The stereotypical computer science nerd is male, wears thick-rimmed glasses and pocket protectors, and can speak shell script to the Linux kernel better than he can speak to girls. I’ve met this stereotype many times, and many of them are great people that I consider my good friends. But at Dartmouth, I have seen jocks from the South, preppy kids from New England boarding schools, and hipsters from California join the ranks of the outwardly eccentric in high-level computer science classes.

Regardless of their outward appearance or the initial impressions they are capable of giving, computer science majors at Dartmouth are distinct from the rest of campus. All of the students that get through the intro courses and still want more share a passion bordering on obsessiveness for building things with computers, and their “inner nerd” invariably seeps out of their academic lives.

“Obsessiveness” is definitely the correct word to describe my long history with programming. My fascination with computers has been with me my entire life – some of my earliest memories are of me playing Reader Rabbit games and dreaming up stories for my own video games. The problem was that, while I was an adept consumer of computer content and I had some conception that to make video games you had to type code into a computer, I had no idea where to actually type the code. Simply opening up Microsoft Word and typing instructions didn’t work. (Trust me, I’ve tried.)

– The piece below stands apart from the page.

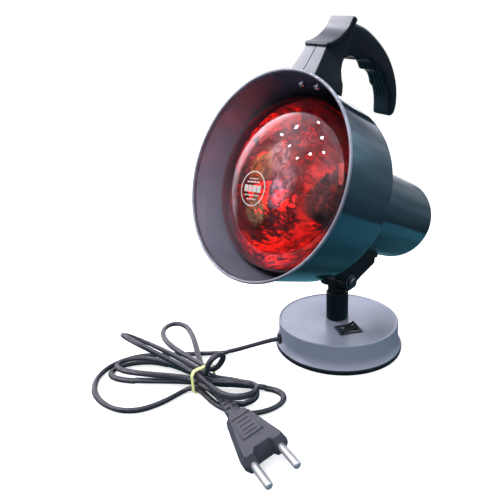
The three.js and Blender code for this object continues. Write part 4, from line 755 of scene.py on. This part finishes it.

Then came sixth grade computer class. Most of the year was spent bringing my deficient typing speed up to 30 words per minute, but the last project of the year involved building a website about a famous person that shares your birthday. I picked Harry Houdini.

I was so excited that I spent about 15 hours and learned the basics of two computer languages for an assignment that everyone else in the class finished using a website builder in two 45 minute class periods. While most peoples’ sites were nothing more than a white background with blocks of text largely copied from Wikipedia, mine was awesome. It was ominously black with red links. It had a rotating and fading spooky animation of the words “Harry Houdini” at the top. It had a section with three different Harry Houdini-related games accessible only if you knew the password. It represented everything that defined how the Internet looked nine years ago and makes the web-savvy of 2012 groan. I was incredibly proud of it.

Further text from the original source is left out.